1929年、横須賀海平団に入り、その後、信号員として実戦部隊に所属して、重巡洋艦「愛宕」や第二艦隊の司令部などで通信畑を歩んできました。

戦艦「大和」。史上最大46センチの主砲を持ち、アメリカに対抗しようと日本の威信をかけ、当時の技術の粋を集めて建造されました。

 大和ミュージアム 戸髙一成館長
 「大和というのは、本当の最後の瞬間に使う本当の意味の切り札として作られた船だったんです」

大和が建造された広島県呉市にある博物館・大和ミュージアムの戸髙一成館長によりますと、大和に乗船できる人は限られた優秀な人だけだったといいます。

 戸髙一成館長
 「水兵さん、士官でも成績のいい 人間を充ててます。

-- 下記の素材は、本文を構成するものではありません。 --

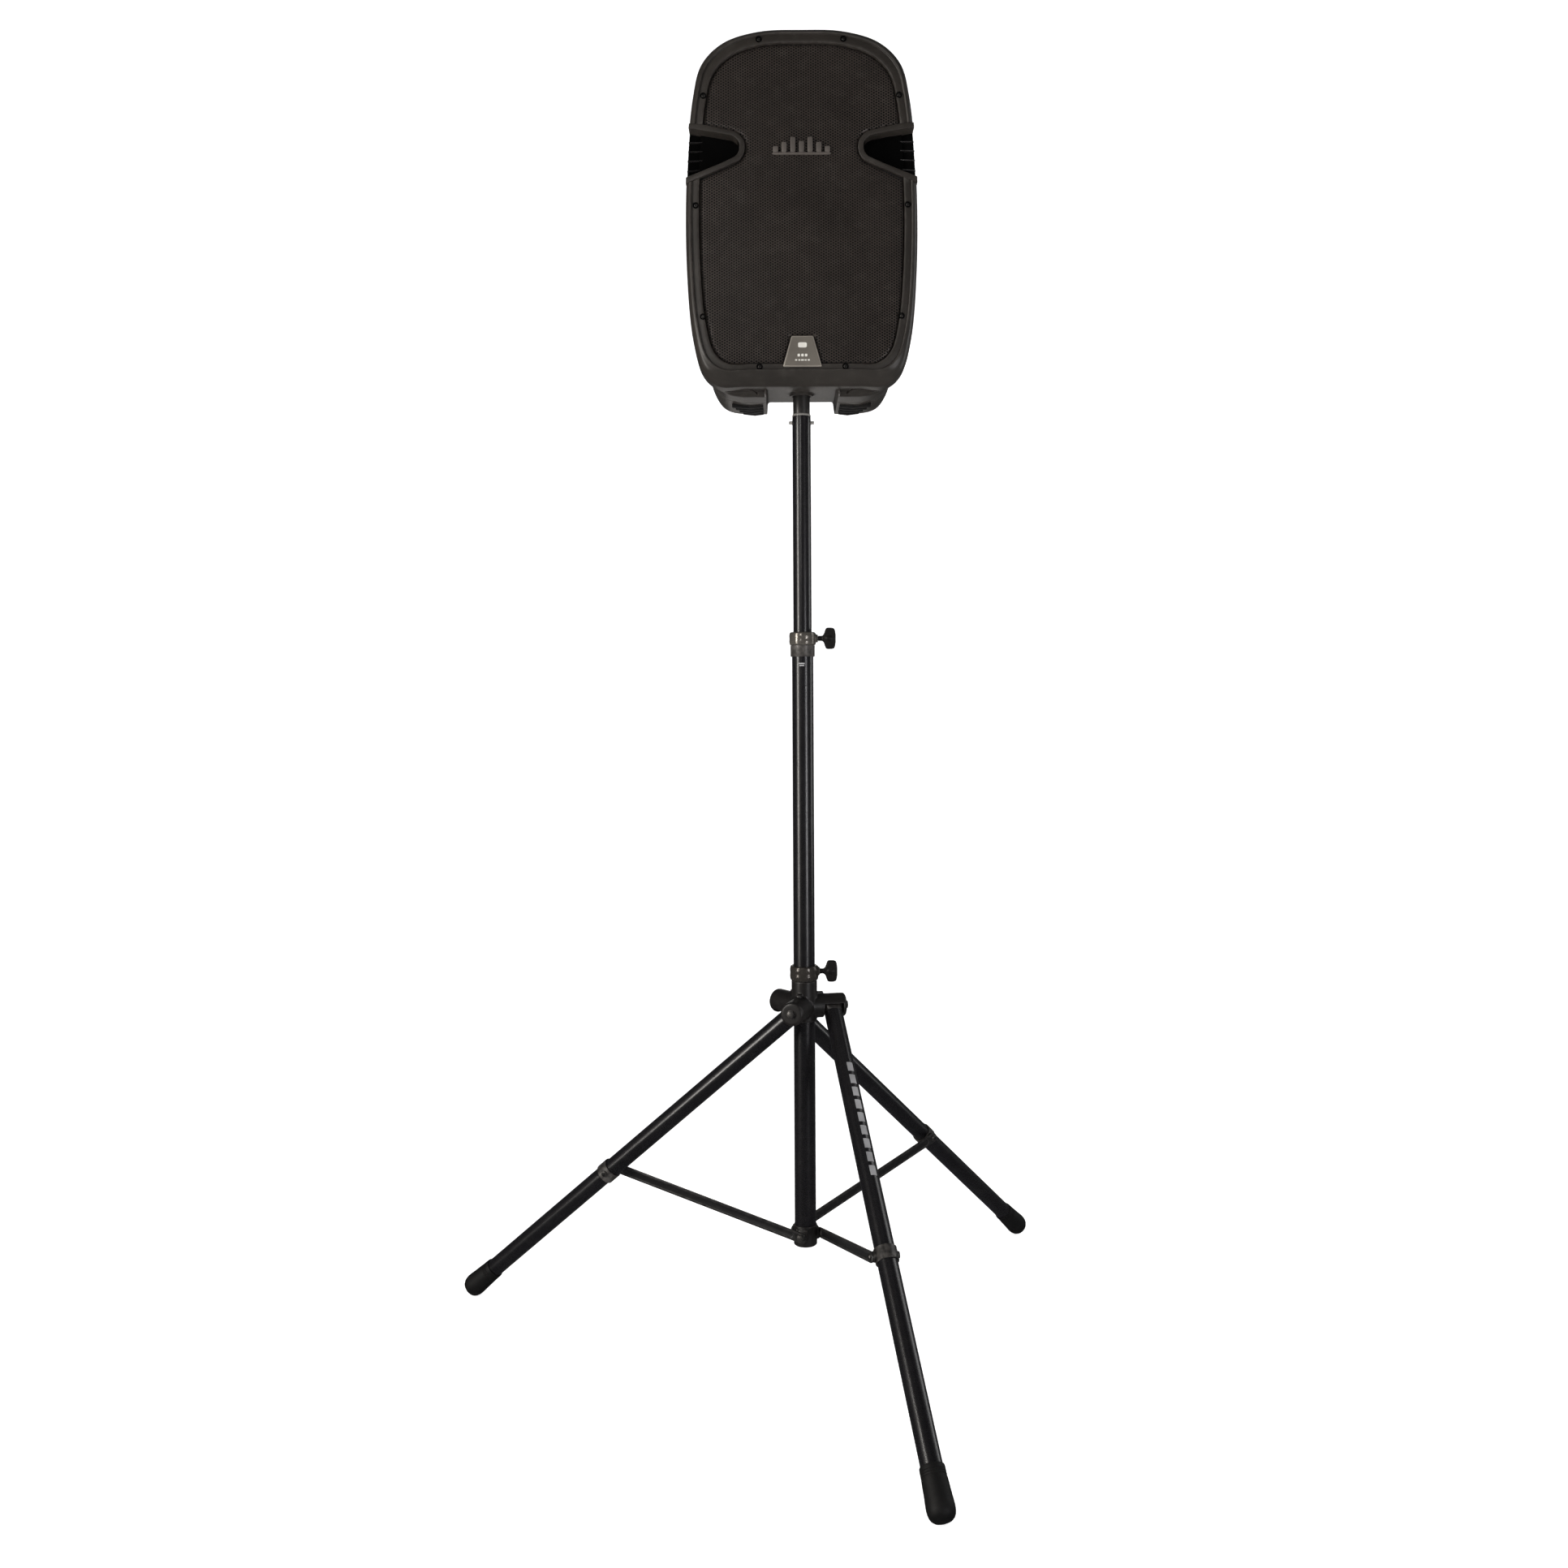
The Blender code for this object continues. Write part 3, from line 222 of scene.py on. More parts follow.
surface("print", (0.44, 0.44, 0.45), 0.50, grain=1500, bump=0.05, mottle=0.2)
surface("rib", (0.012, 0.011, 0.011), 0.30, grain=900, bump=0.05)
surface("badge_face", (0.150, 0.135, 0.115), 0.40, 0.25, grain=1200, bump=0.06)
surface("bright", (0.60, 0.58, 0.55), 0.25, 0.6, grain=1800, bump=0.06, mottle=0.15)


# ---------------------------------------------------------------- mesh tools


def basis(origin, z_axis, x_axis):
    """The matrix of a frame at origin whose Z is z_axis and whose X is as near as can be to x_axis."""
    z = Vector(z_axis).normalized()
    y = z.cross(Vector(x_axis)).normalized()
    made = Matrix((y.cross(z), y, z)).transposed().to_4x4()
    made.translation = Vector(origin)
    return made


def in_scene(name, data, matrix=None):
    made = bpy.data.objects.new(name, data)
    bpy.context.scene.collection.objects.link(made)
    made.matrix_world = matrix or Matrix()
    return made


def as_object(name, bm, matrix=None):
    bmesh.ops.recalc_face_normals(bm, faces=bm.faces)
    mesh = bpy.data.meshes.new(name)
    bm.to_mesh(mesh)
    bm.free()
    return in_scene(name, mesh, matrix)


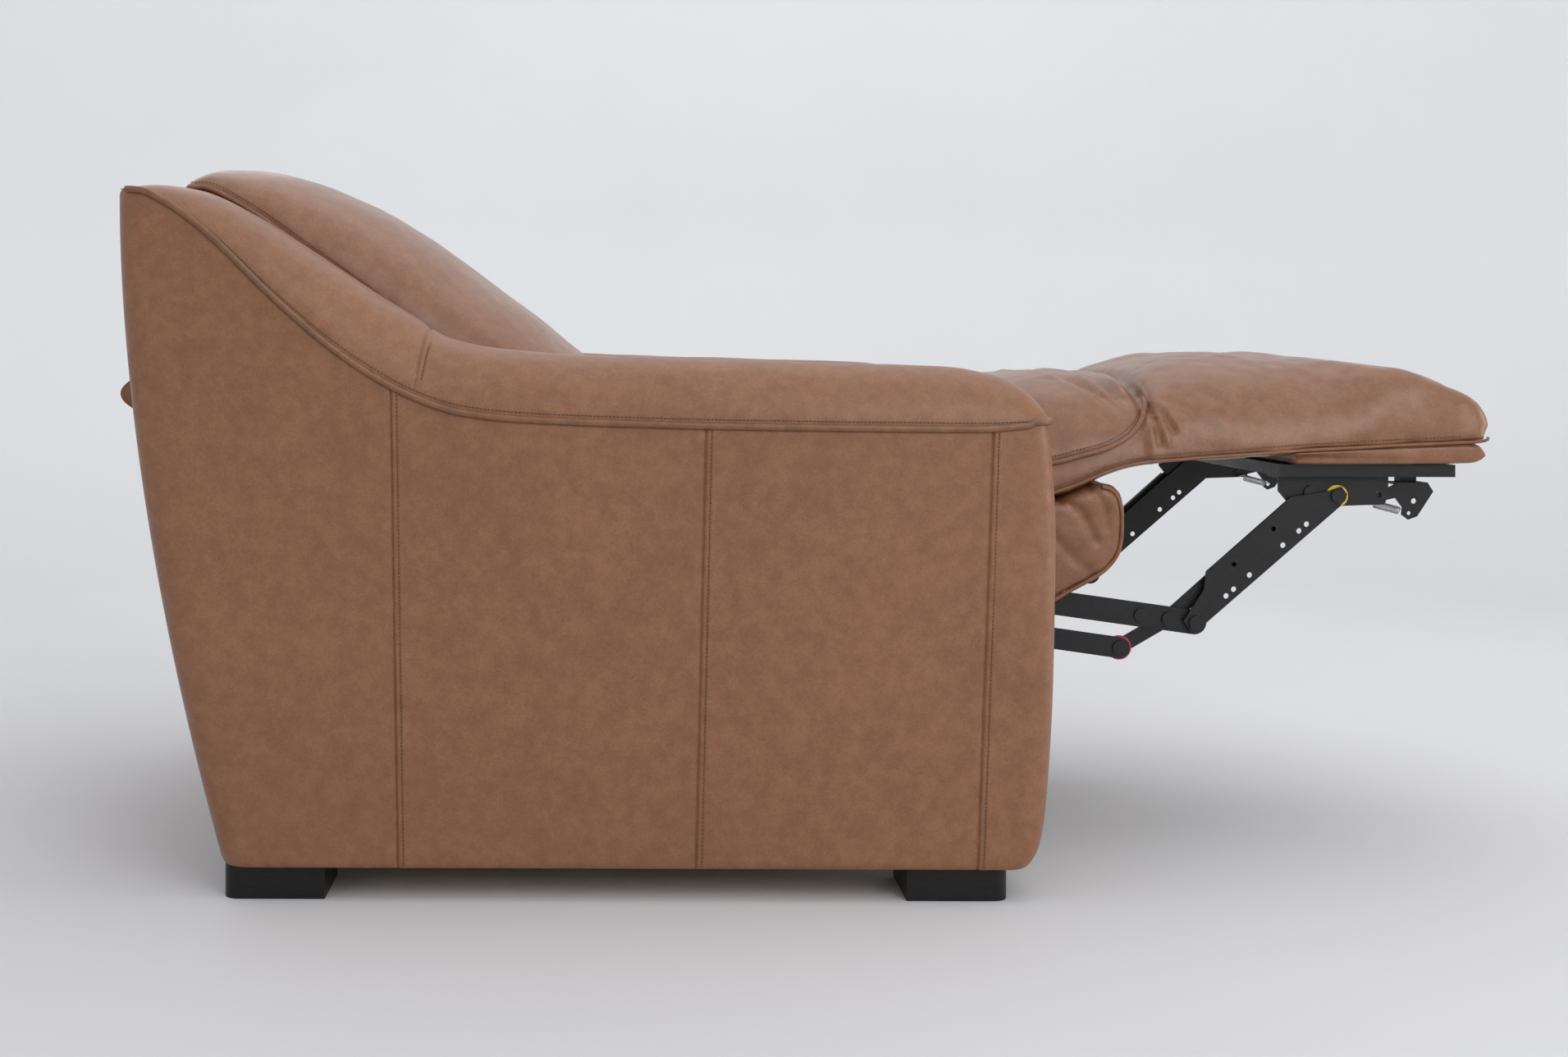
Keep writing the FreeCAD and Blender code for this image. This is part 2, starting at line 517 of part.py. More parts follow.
def make_footrest():
    half = CUSHION_HALF
    end_low = pad_underside(PAD_END - 14)
    top = [(PAD_START, 590), (1262, 606), (1310, PAD_TOP), (1410, PAD_TOP), (1480, PAD_TOP - 3),
           (1556, 596), (PAD_END - 12, 566), (PAD_END, 545), (PAD_END - 4, 526), (PAD_END - 14, end_low)]
    start_low = pad_underside(PAD_START)
    nodes["footrest_pad"] = smooth_slab(top, -half, half, (PAD_START, start_low), (PAD_START, start_low))
    board_top = BOARD_BOTTOM + BOARD_THICKNESS
    lower = [(1398, board_top), (PAD_END - 12, board_top), (PAD_END - 4, 500),
             (PAD_END - 20, pad_underside(PAD_END - 20)), (1398, pad_underside(1398))]
    nodes["lower_pad"] = slab(lower, -half, half)
    nodes["footrest_board"] = block(BOARD_START, BOARD_END, -half + 12, half - 12, BOARD_BOTTOM, board_top)

    outer = LAYER_ARMS + PLATE
    web = [(1388, BOARD_BOTTOM), (1388, 452), (1400, 438), (1440, 433), (1520, 436), (1524, 452),
           (1524, BOARD_BOTTOM)]
    bracket = slab(web, LAYER_ARMS, outer)
    bracket = drilled(bracket, [BRACKET_PIVOT], PIN_RADIUS + FIT, LAYER_ARMS)
    bracket = drilled(bracket, [V(1512, 0, 448)], PUNCHED_HOLE, LAYER_ARMS)
    flange = block(1388, 1524, LAYER_ARMS - 35, LAYER_ARMS, BOARD_BOTTOM - PLATE, BOARD_BOTTOM)
    add_pair("footrest_bracket", bracket.fuse(flange).removeSplitter())

    ear = [(1500, 444), (1536, 462), (1574, 463), (1581, 452), (1561, 421), (1550, 417), (1542, 423),
           (1543, 432), (1534, 444), (1510, 438)]
    hook = slab(ear, LAYER_ARMS - PLATE, LAYER_ARMS)
    hook = drilled(hook, [V(1557, 0, 440)], PUNCHED_HOLE, LAYER_ARMS - PLATE)
    hook = drilled(hook, [V(1551, 0, 425)], 2.6, LAYER_ARMS - PLATE)
    tab = block(1536, 1574, LAYER_ARMS - 30, LAYER_ARMS, 460, 463)
    post = block(1545, 1565, LAYER_ARMS - 30, LAYER_ARMS - 12, 463, BOARD_BOTTOM)
    add_group("hook_plates", [hook.fuse(tab).fuse(post).removeSplitter()])

    spring_axis = V(40, 0, -11)
    coil = Part.makeCylinder(5.0, 34.0, V(1508, LAYER_ARMS - 11, 436), spring_axis)
    core = Part.makeCylinder(3.6, 36.0, V(1507, LAYER_ARMS - 11, 436.3), spring_axis)
    add_group("footrest_springs", [coil.cut(core)])

    gap = LAYER_CHANNEL - outer
    add_group("bracket_rivets", [rivet(TOP_PIVOT, outer, LAYER_CHANNEL + PLATE)])
    add_group("yellow_washers", [washer(TOP_PIVOT, YELLOW_RADIUS, outer + gap / 8, gap * 3 / 4)])


# ---- linkage ---------------------------------------------------------------------------------------
def link_point(along, across):
    """A point on the channel link, along it from the elbow and across it towards its wide side."""
    direction = V(COUPLER.x, 0, COUPLER.z).normalize()
    return ELBOW_PIVOT + direction * along + V(-direction.z, 0, direction.x) * across


def make_linkage():
    outer = LAYER_ARMS + PLATE
    hole = PIN_RADIUS + FIT
    arm = drilled(strap([ARM_ROOT, ELBOW_PIVOT], DRIVE_ARM_HALF, LAYER_ARMS), [CRANK_PIVOT], hole, LAYER_ARMS)
    add_pair("drive_arm", arm)
    root_rivet = rivet(ARM_ROOT, outer, LAYER_SEAT + PLATE)
    elbow_rivet = rivet(ELBOW_PIVOT, outer, LAYER_CHANNEL + PLATE)
    mid_rivet = rivet(CRANK_PIVOT + (ARM_ROOT - CRANK_PIVOT) * 0.16, outer, outer)
    add_group("drive_arm_rivets", [root_rivet, elbow_rivet, mid_rivet])
    tube = disc(ARM_ROOT, TORQUE_TUBE_RADIUS, -LAYER_ARMS, LAYER_ARMS)
    nodes["torque_tube"] = tube.cut(disc(ARM_ROOT, TORQUE_TUBE_BORE, -LAYER_ARMS - 1, LAYER_ARMS + 1))

    guide = drilled(strap([GUIDE_ROOT, GUIDE_END], GUIDE_ARM_HALF, LAYER_ARMS), [GUIDE_END], hole, LAYER_ARMS)
    add_pair("guide_arm", guide)
    add_group("guide_arm_rivets", [rivet(GUIDE_ROOT, outer, LAYER_SEAT + PLATE)])

    length = COUPLER.Length
    rim = [(-12, -8), (length - 6, -11), (length + 10, -6), (length + 11, 6), (length - 8, 14),
           (length - 44, 38), (52, 39), (34, 24), (-10, 12)]
    corners = [link_point(a, c) for a, c in rim]
    channel = slab([(c.x, c.z) for c in corners], LAYER_CHANNEL, LAYER_CHANNEL + PLATE)
    channel = drilled(channel, [ELBOW_PIVOT, TOP_PIVOT], hole, LAYER_CHANNEL)
    shares = (0.213, 0.266, 0.378, 0.613, 0.726, 0.779)
    channel = drilled(channel, [link_point(length * s, 0) for s in shares], PUNCHED_HOLE, LAYER_CHANNEL)
    channel = drilled(channel, [link_point(length * s, 23) for s in (0.354, 0.633)], 3.0, LAYER_CHANNEL)
    lip = [link_point(a, c) for a, c in ((60, 36), (length - 52, 36), (length - 52, 39), (60, 39))]
    edge = slab([(c.x, c.z) for c in lip], LAYER_CHANNEL + PLATE, LAYER_CHANNEL + PLATE + 5)
    add_pair("channel_link", channel.fuse(edge).removeSplitter())

    cranked = strap([GUIDE_END, CRANK_PIVOT, BRACKET_PIVOT], CRANKED_HALF, LAYER_CRANKED)
    add_pair("cranked_link", cranked)
    crank_outer = LAYER_CRANKED + PLATE
    studs = [rivet(CRANK_PIVOT, crank_outer, outer), rivet(BRACKET_PIVOT, crank_outer, outer),
             rivet(GUIDE_END, crank_outer, outer)]
    add_group("cranked_link_rivets", studs)
    gap = LAYER_ARMS - crank_outer
    add_group("red_washers", [washer(GUIDE_END, RED_RADIUS, crank_outer + gap / 8, gap * 3 / 4)])


def write_parts():
    """Moves the assembly so its origin is the bottom centre of its box, and writes every node."""
    os.makedirs("parts", exist_ok=True)
    box = Part.makeCompound(list(nodes.values())).BoundBox
    shift = V(-(box.XMin + box.XMax) / 2, 0, 0)
    for name, shape in nodes.items():
        shape.translate(shift)
        shape.exportStep("parts/" + name + ".step")
    for name, point in (("back", BACK_PIVOT), ("fold", FOLD_CENTRE), ("drive arm", ARM_ROOT),
                        ("guide arm", GUIDE_ROOT), ("channel link", ELBOW_PIVOT),
                        ("cranked link", CRANK_PIVOT)):
        at = point + shift
        print("%s pivot at x %.4f z %.4f" % (name, at.x, at.z))
    print("box %.1f x %.1f x %.1f, lowest z %.2f, %d nodes"
          % (box.XLength, box.YLength, box.ZLength, box.ZMin, len(nodes)))


make_shell()
make_rear()
make_feet()
make_base_metal()
make_controls()
make_seat()
make_back()
make_footrest()
make_linkage()
write_parts()
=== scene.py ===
import json
import math

import bmesh
import bpy
import numpy as np
from mathutils import Matrix, Vector

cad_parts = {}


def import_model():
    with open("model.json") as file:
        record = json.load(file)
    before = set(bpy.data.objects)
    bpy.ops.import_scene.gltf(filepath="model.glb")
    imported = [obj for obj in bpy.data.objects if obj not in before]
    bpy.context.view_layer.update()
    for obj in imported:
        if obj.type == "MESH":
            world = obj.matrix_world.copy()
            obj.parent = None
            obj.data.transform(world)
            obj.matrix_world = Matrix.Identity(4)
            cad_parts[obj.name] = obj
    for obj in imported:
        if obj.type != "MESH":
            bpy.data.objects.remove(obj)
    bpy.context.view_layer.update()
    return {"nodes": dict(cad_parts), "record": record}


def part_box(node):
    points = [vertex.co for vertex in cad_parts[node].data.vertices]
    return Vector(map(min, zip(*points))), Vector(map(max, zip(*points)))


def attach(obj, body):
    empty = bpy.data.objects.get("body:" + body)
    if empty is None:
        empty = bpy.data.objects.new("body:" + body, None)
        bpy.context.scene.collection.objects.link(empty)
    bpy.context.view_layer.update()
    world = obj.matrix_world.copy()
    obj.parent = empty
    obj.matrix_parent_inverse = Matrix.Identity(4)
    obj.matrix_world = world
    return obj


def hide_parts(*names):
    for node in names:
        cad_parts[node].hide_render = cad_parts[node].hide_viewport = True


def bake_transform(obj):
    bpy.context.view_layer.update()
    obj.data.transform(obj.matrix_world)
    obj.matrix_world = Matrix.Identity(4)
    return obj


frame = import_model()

MM = 0.001
REAR_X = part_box("rear_cover")[0].x           # metres; profile X of 0 is the rear of the shell

# Shapes are given in profile millimetres: X from the rear of the shell, Y, and Z from the floor.
ARM_LOW, ARM_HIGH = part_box("arm_cover_left")
HALF_WIDTH = ARM_HIGH.y / MM
INNER_FACE = ARM_LOW.y / MM                  # the arms' sides toward the sitter
SHELL_FRONT = (ARM_HIGH.x - REAR_X) / MM
BASE_Z = ARM_LOW.z / MM
CUSHION_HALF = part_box("footrest_pad")[1].y / MM + 1
SIDES = ((1, "left"), (-1, "right"))
STITCH_PITCH, STITCH_LENGTH, STITCH_RADIUS = 4.4, 3.2, 0.6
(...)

水兵さんも 大和の乗り組みの辞令をもらうとみなさんは喜んだ。自分が認められたというくらいの気持ちになったと思う」

沈没のおよそ3か月前、大和の甲板で撮影された写真に慶蔵さんの姿もありました。階級の高い士官クラスが集まって撮影されたとみられています。

海軍に入った時は一番階級の低い「水兵」だった慶蔵さん。その後、士官クラスの「中尉」にまで昇り詰める程、実務経験が豊富だと認められました。

 Q最初通信兵だった人って?

 戸髙一成館長
 「それで中尉ですか。それはすごいベテランですね。 兵から士官になるというのは、 かなり、相当キャリアを積んだ人じゃないとなれないので、兵学校出の中尉に比べてすごい年上ですよ」

 記者「亡くなった時は35歳ですね」

 戸髙一成館長
 「兵学校出の中尉はもっと若いですからね。海軍の中で通信関係のベテランで特務中尉の通信士官だったら大和の通信関係の非常に重要な実戦的なポストだったと思います」

そして、岩手出身者が大和に乗っていたのは非常に珍しいといいます。

 戸髙一成館長
 「岩手の人は例外ですね。兵隊さんは、全部採る場所が決まっている。岩手の方だったら全部横須賀鎮守府に入る。士官になると、飛行科の人間と士官は、その鎮守府の区切りに関係なく、 辞令であちこち行かされるので、中尉だったら岩手だけどこれは ベテランだから大和に乗せよう ということだったんだと思う」

 1945年4月1日、米軍が沖縄に上陸し、沖縄本島での戦いが始まります。

 劣勢に立たされた日本軍の体裁を保つため、護衛の駆逐艦などわずか9隻とともにおよそ3300人を乗せて沖縄へ向かった大和。無謀とも言える「海上特攻」でした。そして・・・

 大和ミュージアム 戸髙一成館長
 「一方的な航空攻撃を受けて大和の反撃能力が次々に失われて、周りの船も半分以上 沈んで、大和は沈んだ」

大和はおよそ20発の爆弾や魚雷を受け、3000人余りとともに九州の南西沖に沈みました。

 猪股恭一さん
 「とにかく自分の役目を果たすということ、それだけのようです。最後の最後は。自分のため家族のため、周りもあって家族のためだと思うがそういう思いだったと思います」

慶蔵さんが妻のさよ子さんに宛てたはがきが残されています。

はがきが出された日付は亡くなる4か月前。家族を思う気持ちにあふれていました。

 「尚子ちゃん、元気ですか。当方、相変わらず元気ですから、ご安心ください」

 松川尚子さん
 「本当に救われました。役目的にはきちっとしないと、 一つの誤りが大きい誤りになるから、そこら辺は厳しかったでしょうけど、一般的には柔らかい心の人だったんだなと今思います。」

大和が沈んで、4月7日で80年。今なお世界各地で戦火が絶えない中、遺族は悲惨な戦争を無くしたいと強く願っています。